Written instruction
Reproduce the listing below in its entirety. Change nothing.

—————

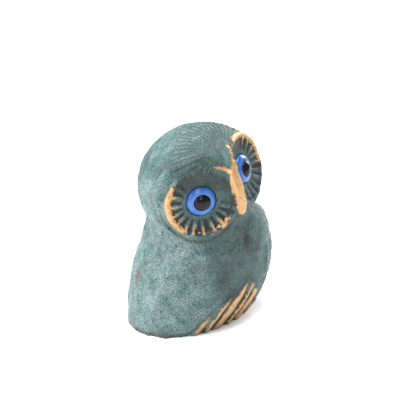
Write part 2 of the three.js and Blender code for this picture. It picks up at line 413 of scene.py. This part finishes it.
def spun(name, profile, side):
    # a profile of radius and height, spun about the axis of an eye
    deselectAll()
    mesh = bpy.data.meshes.new(name)
    mesh.from_pydata([(r, 0, h) for r, h in profile], [(i, i + 1) for i in range(len(profile) - 1)], [])
    piece = bpy.data.objects.new(name, mesh)
    bpy.context.collection.objects.link(piece)
    piece.select_set(True)
    bpy.context.view_layer.objects.active = piece
    bpy.ops.object.mode_set(mode="EDIT")
    bpy.ops.mesh.select_all(action="SELECT")
    bpy.ops.mesh.spin(steps=eyeLook["steps"], angle=2 * math.pi, center=(0, 0, 0), axis=(0, 0, 1))
    bpy.ops.mesh.select_all(action="SELECT")
    bpy.ops.mesh.remove_doubles(threshold=eyeLook["merge"])
    bpy.ops.mesh.normals_make_consistent(inside=False)
    bpy.ops.object.mode_set(mode="OBJECT")
    mesh.transform(discMatrix(side))
    bpy.ops.object.shade_smooth_by_angle(angle=math.radians(eyeLook["smoothAngle"]))
    return piece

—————

Problem solution
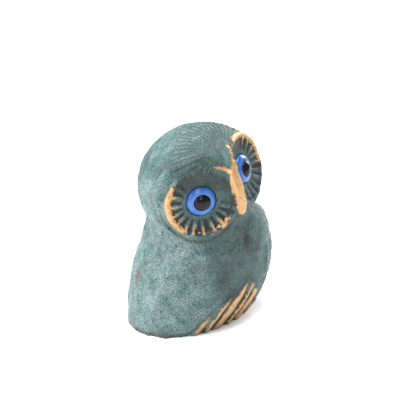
Write part 2 of the three.js and Blender code for this picture. It picks up at line 413 of scene.py. This part finishes it.
def spun(name, profile, side):
    # a profile of radius and height, spun about the axis of an eye
    deselectAll()
    mesh = bpy.data.meshes.new(name)
    mesh.from_pydata([(r, 0, h) for r, h in profile], [(i, i + 1) for i in range(len(profile) - 1)], [])
    piece = bpy.data.objects.new(name, mesh)
    bpy.context.collection.objects.link(piece)
    piece.select_set(True)
    bpy.context.view_layer.objects.active = piece
    bpy.ops.object.mode_set(mode="EDIT")
    bpy.ops.mesh.select_all(action="SELECT")
    bpy.ops.mesh.spin(steps=eyeLook["steps"], angle=2 * math.pi, center=(0, 0, 0), axis=(0, 0, 1))
    bpy.ops.mesh.select_all(action="SELECT")
    bpy.ops.mesh.remove_doubles(threshold=eyeLook["merge"])
    bpy.ops.mesh.normals_make_consistent(inside=False)
    bpy.ops.object.mode_set(mode="OBJECT")
    mesh.transform(discMatrix(side))
    bpy.ops.object.shade_smooth_by_angle(angle=math.radians(eyeLook["smoothAngle"]))
    return piece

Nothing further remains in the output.